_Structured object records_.
======
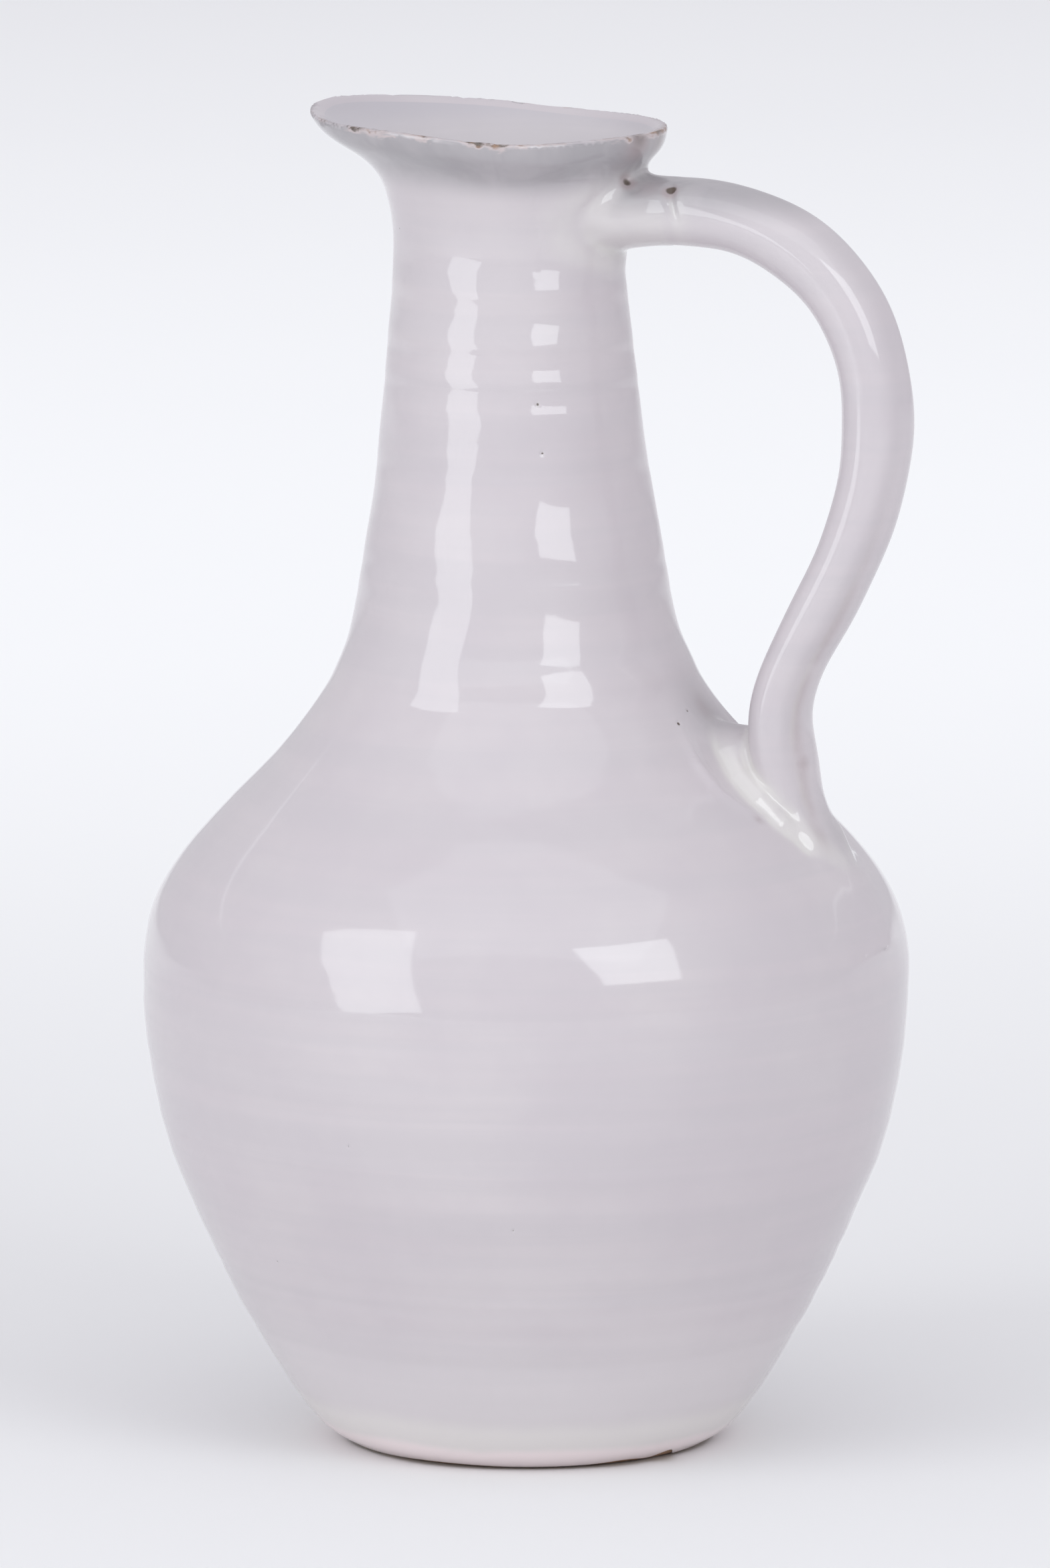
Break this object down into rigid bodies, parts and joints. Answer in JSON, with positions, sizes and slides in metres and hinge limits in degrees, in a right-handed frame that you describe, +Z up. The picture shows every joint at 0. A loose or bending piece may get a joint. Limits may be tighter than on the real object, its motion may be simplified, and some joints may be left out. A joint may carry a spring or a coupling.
{
  "type": "pitcher",
  "caption": "Hand-thrown ceramic pitcher with a round belly, tall neck, flared pouring lip and a pulled strap handle, covered in glossy pale glaze.",
  "frame": {"origin": "centre of the foot's resting face", "axes": "+Z up through the belly and neck, +X towards the handle, -X towards the drawn-out pouring lip"},
  "size_m": [0.2056, 0.2, 0.349],
  "materials": {
    "fired_clay": "bare fired brown stoneware, matt and slightly gritty",
    "outer_glaze": "glossy pale lilac-white glaze, cream where it pools, brown where it thins on the lip",
    "liner_glaze": "glossy pale grey-white liner glaze"
  },
  "bodies": {
    "root": {"body": "fired_clay", "neck": "fired_clay", "handle": "fired_clay", "upper_handle_wad": "fired_clay", "lower_handle_coil": "fired_clay", "outer_glaze": "outer_glaze", "liner_glaze": "liner_glaze"}
  },
  "joints": []
}
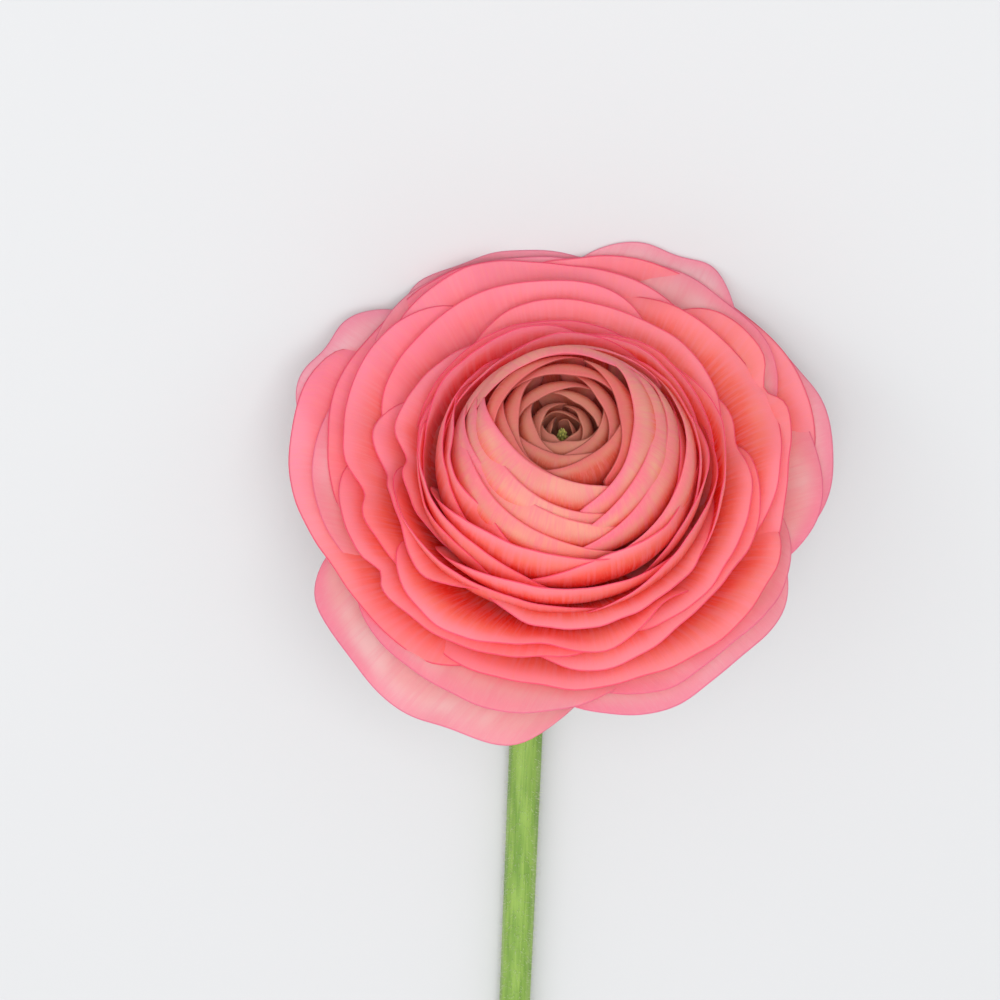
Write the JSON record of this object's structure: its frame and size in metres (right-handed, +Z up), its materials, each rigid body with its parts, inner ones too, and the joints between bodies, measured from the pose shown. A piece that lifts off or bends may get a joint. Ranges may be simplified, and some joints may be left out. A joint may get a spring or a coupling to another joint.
{
  "type": "ranunculus flower",
  "caption": "Cut ranunculus bloom with closely layered coral-pink petals and a short bent stem, lying on its side.",
  "frame": {"origin": "on the surface that the flower lies on, under the middle of its bounding box", "axes": "+Z up, stem along -Y from the bloom, bloom facing up and towards +Y"},
  "size_m": [0.0844, 0.1662, 0.0527],
  "materials": {
    "stem_green": "soft satin, finely haired green plant tissue",
    "eye_green": "dull olive green plant tissue",
    "inner_petal": "soft satin petal, peach with pink rims",
    "coral_petal": "soft satin petal, coral with magenta-pink rims",
    "guard_petal": "soft satin petal, pale pink"
  },
  "bodies": {
    "root": {"stem": "stem_green", "eye": "eye_green", "inner_petals": "inner_petal", "coral_petals": "coral_petal", "guard_petals": "guard_petal"}
  },
  "joints": []
}
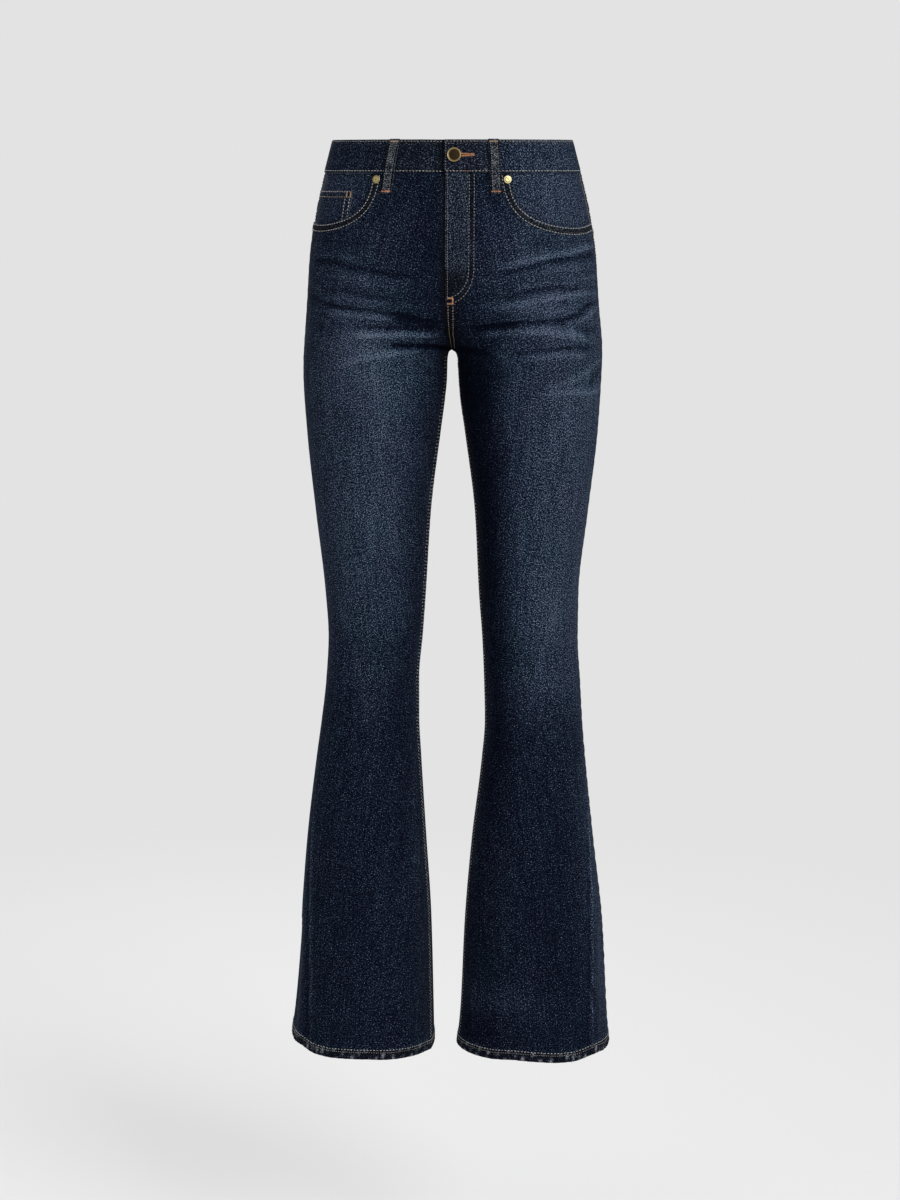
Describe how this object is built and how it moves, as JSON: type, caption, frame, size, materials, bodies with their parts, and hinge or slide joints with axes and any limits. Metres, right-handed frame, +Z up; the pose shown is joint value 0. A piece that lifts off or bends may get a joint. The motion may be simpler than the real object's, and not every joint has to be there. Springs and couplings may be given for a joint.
{
  "type": "flared jeans",
  "caption": "Flared jeans with a waistband, belt loops, zip fly, curved front pockets, coin pocket, back yoke and patch pockets, filled out and hollow, open at the waist and both hems.",
  "frame": {"origin": "middle of the waist ring, halfway up the waistband and 20 mm below its top edge, where a wearer or a hanger holds the jeans up", "axes": "+Z up from the hems to the waist, the front faces -Y, +X towards the wearer's left"},
  "size_m": [0.4038, 0.2381, 1.1209],
  "materials": {
    "indigo_denim": "washed indigo twill denim, matte with a soft nap",
    "dark_indigo_denim": "the same denim, less faded",
    "zip_tape": "woven zip tape with a metal chain",
    "old_brass": "aged brass, dark and low in gloss",
    "bright_brass": "brass, satin"
  },
  "bodies": {
    "root": {"front_left": "indigo_denim", "front_right": "indigo_denim", "back_left": "indigo_denim", "back_right": "indigo_denim", "yoke_left": "indigo_denim", "yoke_right": "indigo_denim", "waistband": "indigo_denim", "pocket_bearer_left": "dark_indigo_denim", "pocket_bearer_right": "dark_indigo_denim", "coin_pocket": "dark_indigo_denim", "back_pocket_left": "indigo_denim", "back_pocket_right": "indigo_denim", "fly_shield": "dark_indigo_denim", "zip": "zip_tape", "belt_loop_front_left": "indigo_denim", "belt_loop_front_right": "indigo_denim", "belt_loop_back_left": "indigo_denim", "belt_loop_back_right": "indigo_denim", "belt_loop_back_centre": "indigo_denim", "button": "old_brass", "rivet_left": "bright_brass", "rivet_right": "bright_brass"}
  },
  "joints": []
}
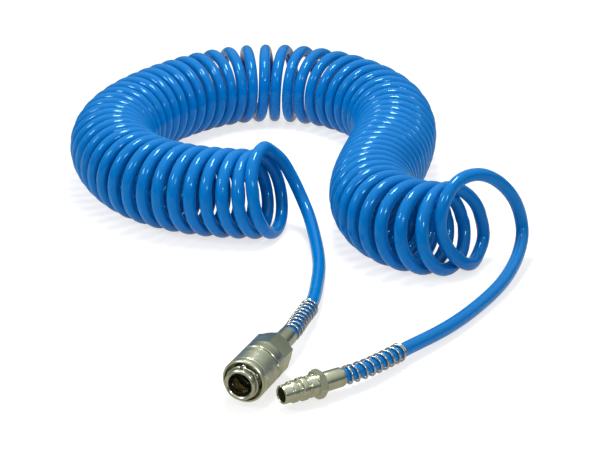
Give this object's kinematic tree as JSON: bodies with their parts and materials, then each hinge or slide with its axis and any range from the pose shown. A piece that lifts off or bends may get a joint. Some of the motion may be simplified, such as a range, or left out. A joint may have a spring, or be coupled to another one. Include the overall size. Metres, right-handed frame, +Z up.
======
_STATED TASK_. Restate all of the entries above precisely.

_SOLUTION TO THIS TASK_.
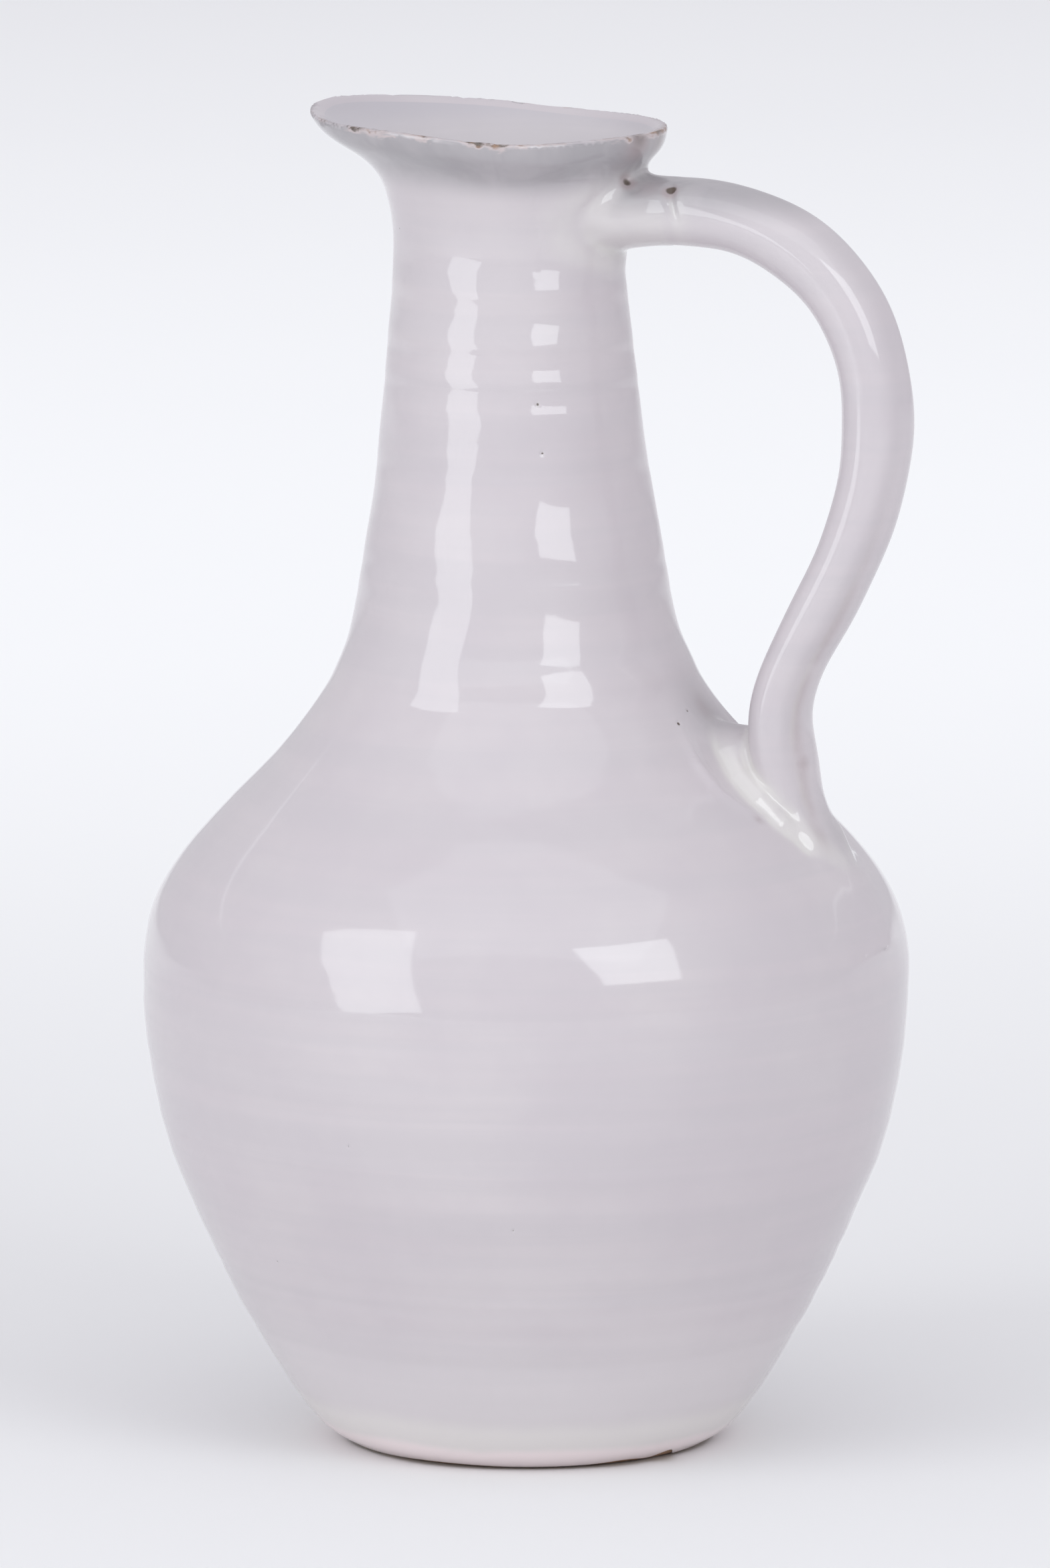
Break this object down into rigid bodies, parts and joints. Answer in JSON, with positions, sizes and slides in metres and hinge limits in degrees, in a right-handed frame that you describe, +Z up. The picture shows every joint at 0. A loose or bending piece may get a joint. Limits may be tighter than on the real object, its motion may be simplified, and some joints may be left out. A joint may carry a spring or a coupling.
{
  "type": "pitcher",
  "caption": "Hand-thrown ceramic pitcher with a round belly, tall neck, flared pouring lip and a pulled strap handle, covered in glossy pale glaze.",
  "frame": {"origin": "centre of the foot's resting face", "axes": "+Z up through the belly and neck, +X towards the handle, -X towards the drawn-out pouring lip"},
  "size_m": [0.2056, 0.2, 0.349],
  "materials": {
    "fired_clay": "bare fired brown stoneware, matt and slightly gritty",
    "outer_glaze": "glossy pale lilac-white glaze, cream where it pools, brown where it thins on the lip",
    "liner_glaze": "glossy pale grey-white liner glaze"
  },
  "bodies": {
    "root": {"body": "fired_clay", "neck": "fired_clay", "handle": "fired_clay", "upper_handle_wad": "fired_clay", "lower_handle_coil": "fired_clay", "outer_glaze": "outer_glaze", "liner_glaze": "liner_glaze"}
  },
  "joints": []
}
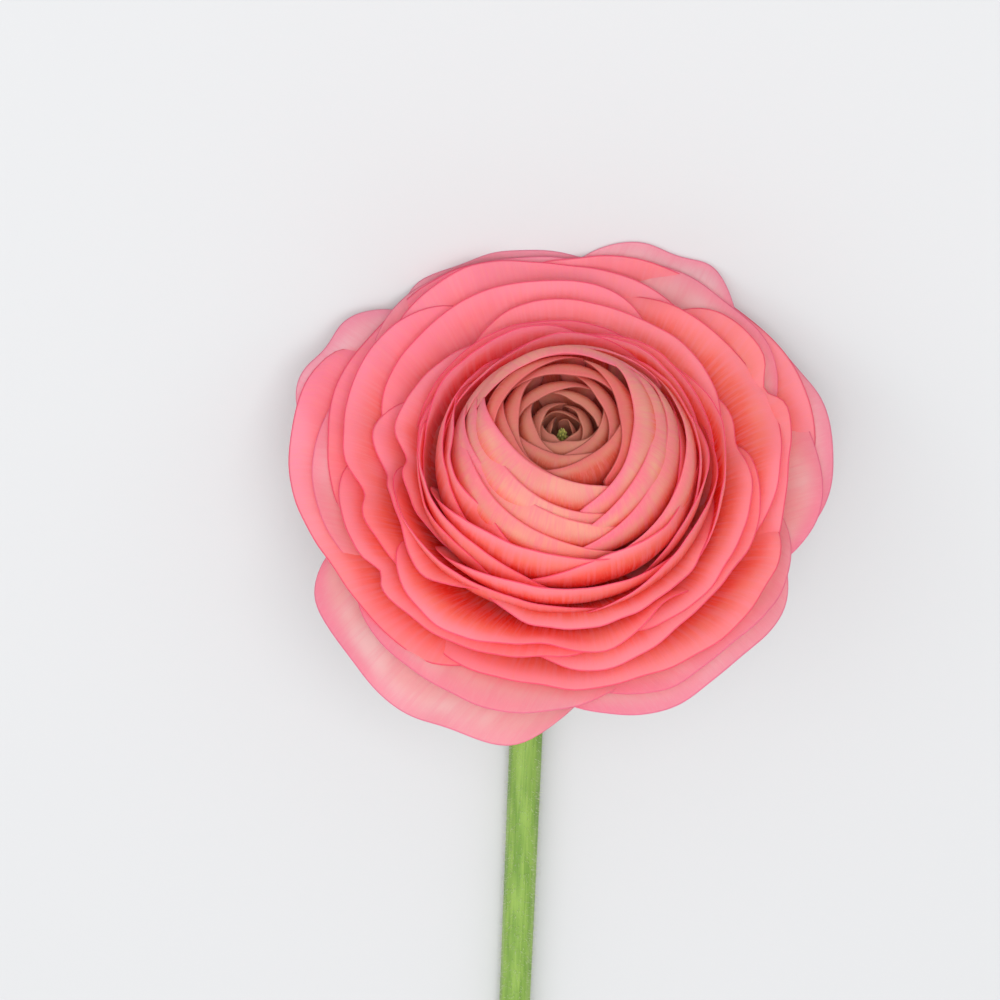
Write the JSON record of this object's structure: its frame and size in metres (right-handed, +Z up), its materials, each rigid body with its parts, inner ones too, and the joints between bodies, measured from the pose shown. A piece that lifts off or bends may get a joint. Ranges may be simplified, and some joints may be left out. A joint may get a spring or a coupling to another joint.
{
  "type": "ranunculus flower",
  "caption": "Cut ranunculus bloom with closely layered coral-pink petals and a short bent stem, lying on its side.",
  "frame": {"origin": "on the surface that the flower lies on, under the middle of its bounding box", "axes": "+Z up, stem along -Y from the bloom, bloom facing up and towards +Y"},
  "size_m": [0.0844, 0.1662, 0.0527],
  "materials": {
    "stem_green": "soft satin, finely haired green plant tissue",
    "eye_green": "dull olive green plant tissue",
    "inner_petal": "soft satin petal, peach with pink rims",
    "coral_petal": "soft satin petal, coral with magenta-pink rims",
    "guard_petal": "soft satin petal, pale pink"
  },
  "bodies": {
    "root": {"stem": "stem_green", "eye": "eye_green", "inner_petals": "inner_petal", "coral_petals": "coral_petal", "guard_petals": "guard_petal"}
  },
  "joints": []
}
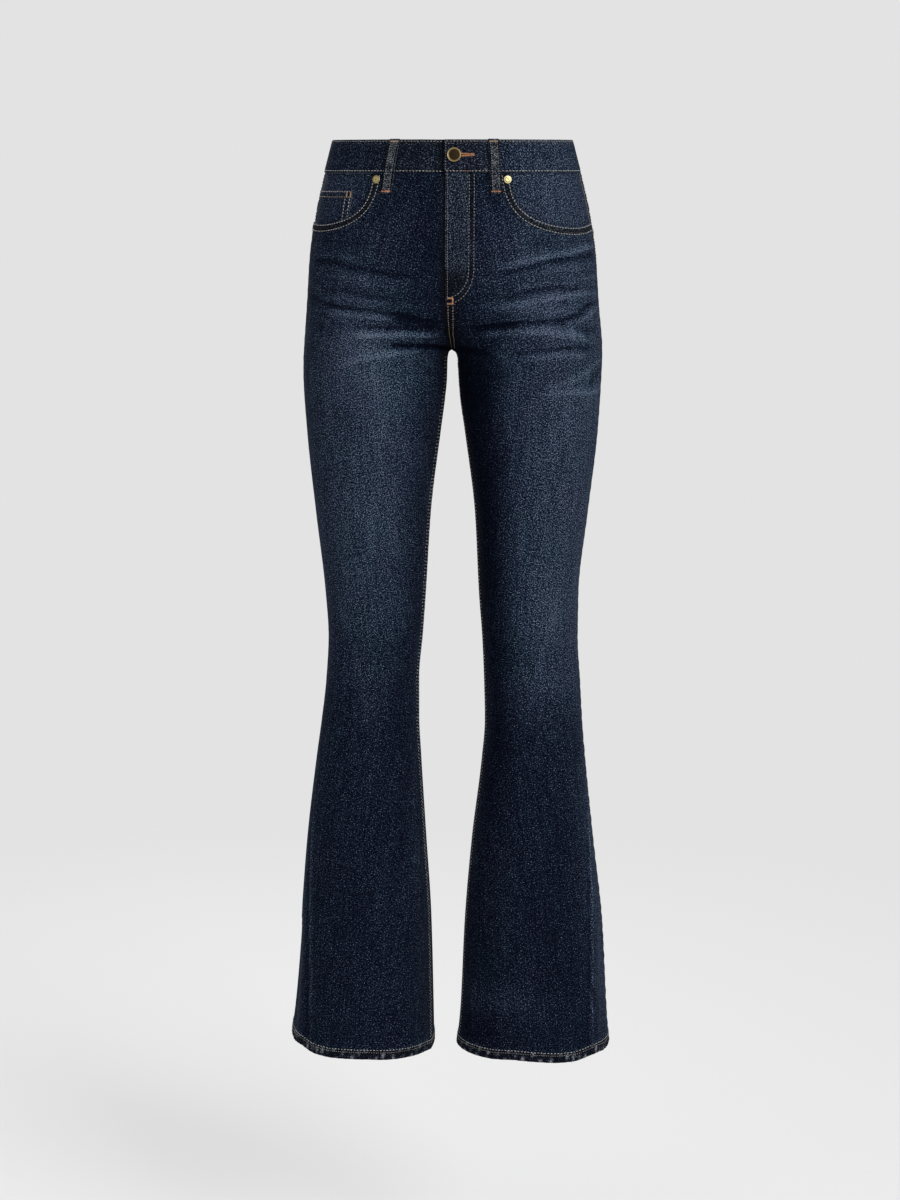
Describe how this object is built and how it moves, as JSON: type, caption, frame, size, materials, bodies with their parts, and hinge or slide joints with axes and any limits. Metres, right-handed frame, +Z up; the pose shown is joint value 0. A piece that lifts off or bends may get a joint. The motion may be simpler than the real object's, and not every joint has to be there. Springs and couplings may be given for a joint.
{
  "type": "flared jeans",
  "caption": "Flared jeans with a waistband, belt loops, zip fly, curved front pockets, coin pocket, back yoke and patch pockets, filled out and hollow, open at the waist and both hems.",
  "frame": {"origin": "middle of the waist ring, halfway up the waistband and 20 mm below its top edge, where a wearer or a hanger holds the jeans up", "axes": "+Z up from the hems to the waist, the front faces -Y, +X towards the wearer's left"},
  "size_m": [0.4038, 0.2381, 1.1209],
  "materials": {
    "indigo_denim": "washed indigo twill denim, matte with a soft nap",
    "dark_indigo_denim": "the same denim, less faded",
    "zip_tape": "woven zip tape with a metal chain",
    "old_brass": "aged brass, dark and low in gloss",
    "bright_brass": "brass, satin"
  },
  "bodies": {
    "root": {"front_left": "indigo_denim", "front_right": "indigo_denim", "back_left": "indigo_denim", "back_right": "indigo_denim", "yoke_left": "indigo_denim", "yoke_right": "indigo_denim", "waistband": "indigo_denim", "pocket_bearer_left": "dark_indigo_denim", "pocket_bearer_right": "dark_indigo_denim", "coin_pocket": "dark_indigo_denim", "back_pocket_left": "indigo_denim", "back_pocket_right": "indigo_denim", "fly_shield": "dark_indigo_denim", "zip": "zip_tape", "belt_loop_front_left": "indigo_denim", "belt_loop_front_right": "indigo_denim", "belt_loop_back_left": "indigo_denim", "belt_loop_back_right": "indigo_denim", "belt_loop_back_centre": "indigo_denim", "button": "old_brass", "rivet_left": "bright_brass", "rivet_right": "bright_brass"}
  },
  "joints": []
}
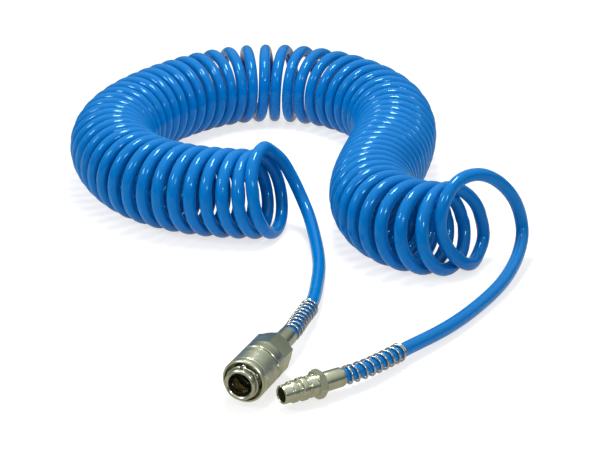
Give this object's kinematic tree as JSON: bodies with their parts and materials, then each hinge or slide with its axis and any range from the pose shown. A piece that lifts off or bends may get a joint. Some of the motion may be simplified, such as a range, or left out. A joint may have a spring, or be coupled to another one. Include the overall size. Metres, right-handed frame, +Z up.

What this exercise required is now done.